The key focus on technology and design will maneuver the Russian textile industry to success by 2030. Smart stores, options to design one's own clothes, subscription shopping, virtual fitting rooms, and more are on the cards for Russia led by the AI revolution. With innovative ideas in the pipeline, such as using nanotechnology to create apparel for the future, Russia is well on the way to becoming a textile giant by 2030. The textile industry is the third-largest contributor to GDP in Russia.
Japan's vision for its textile industry by 2030 involves close attention to direct-to-customer segments and smart textiles as the Internet and smartphones drive new business creation through the interactive exchange of information. Environmental consciousness and sustainability will have a huge role to play in the future of Japanese textiles.

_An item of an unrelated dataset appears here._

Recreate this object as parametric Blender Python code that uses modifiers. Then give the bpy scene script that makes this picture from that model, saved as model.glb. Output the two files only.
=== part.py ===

The German textile industry under the guidance of Europan policies will look at the circularity of fashion - an attempt to reuse and recycle every by-product of the fashion/textile value chain. Besides garments, Germany's largest textile is accounted for by technical textiles such as filters, composite products, and outerwear. Technical textile is regular textile but kicked up a notch by being used for technical purposes instead of traditional purposes like clothing. By 2030, technical textiles may be one of the best offerings of the German textile industry.
The textile industry works on the three major principles of production, designing, and distribution of different materials. Sustainability is currently a key factor and will grow more important in the years to come, driving business, revenue, and market share. Smart innovation to aid a circular supply chain with textile-friendly policies will determine the textile performance of the top ten economies by 2030.
i) Automation in production and supply chain logistics will be the key differentiator in determining the top ten economies.
ii) The textile industry is a dynamic market mostly reigned by China, India, the US, and the European Union.
iii) India is responsible for more than 6% of global textile production, besides being the third-largest textile manufacturing industry.